В 1920 году я оказался на распутье. Моя «Психология мировоззрений» имела успех. Ее тогда много читали. В те годы, когда она создавалась, я подготовил рукописи курсов лекций о психологии религии, о социальной психологии, о психологии народов и психологии морали. Не составляло особого труда подготовить к печати три новые книги. Можно было использовать обширную литературу, дать широкую панораму. Я достиг определенного уровня, позволявшего, вероятно, проводить содержательные исследования, но — без философской базы, и теперь можно было разворачивать исследования на этом уровне вширь. Велико было искушение — писать по такой книге каждый год или каждые два года. Вероятно, каждая имела бы успех на какое‑то время. Но сознание мое противилось этому. Я понимал — на таком пути нельзя будет прояснить в мыслях то, что было жизненно важным в моем внутреннем мире, в моих оценках людей и вещей. Подменить философию психологическим рассмотрением, даже столь широким, даже с использованием столь интересного исторического материала, значило все же уклониться от исполнения серьезнейшей задачи — от постижения себя самого в своем существовании. Оставалась бы некоторая необязательность, «легкость» рассмотрения множества разнообразных предметов.

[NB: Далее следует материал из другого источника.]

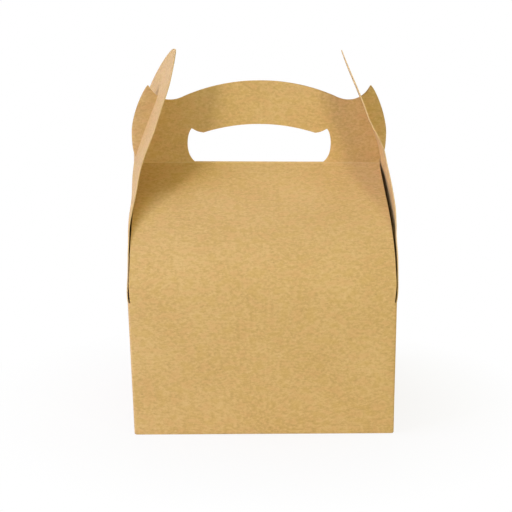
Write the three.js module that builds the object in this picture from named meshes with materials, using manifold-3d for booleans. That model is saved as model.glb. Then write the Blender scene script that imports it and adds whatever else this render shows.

Задача, которую я поставил перед собой, требовала особого методологического осмысления и глубокого проникновения в немногие основополагающие философские произведения великих. Я и теперь продолжал заниматься историей и изучением всякого рода фактов, поставляемых различными науками, но уже делал это мимоходом, урывками, так сказать, в порядке отдыха. Главным же делом для меня была акклиматизация на высоте подлинной философии. Она протекала медленно. Внезапные интуитивные прозрения, в которых открывалась суть дела, обретали прочность и связность только благодаря работе, имевшей теперь принципиально новый характер. Она состояла не в учении и не в умножении знаний, а в освоении тех форм мышления и образов действия, которые требовались при обращении к великим философам, но научиться которым было нельзя, поскольку их не существовало в готовом виде. Следовало выйти на новый уровень мышления. Сделав такой выбор, нужно было начинать практически с азов.
Я тогда много думал над сложившейся ситуацией. Став ординарным профессором, я обрел полную свободу. Мне не надо было теперь что‑то публиковать, чтобы получить кафедру. Я получал денежное содержание, что, по университетским традициям, не налагало на профессора никаких обязательств и ограничений: не давало никому права контролировать его, а просто предполагало, что он прилагает все свои силы без остатка для того, чтобы достичь свободно избранной им цели, и при этом через посредство преподавания открывает для молодежи возможность следить за его работой. Я решил, что публикации мои должны временно прекратиться. Два опубликованных исследования — о Стриндберге и Ван Гоге (1922) и об идее университета (1923) — представляли собой отредактированные тексты работ, рукописи которых были готовы еще до того, как я стал профессором.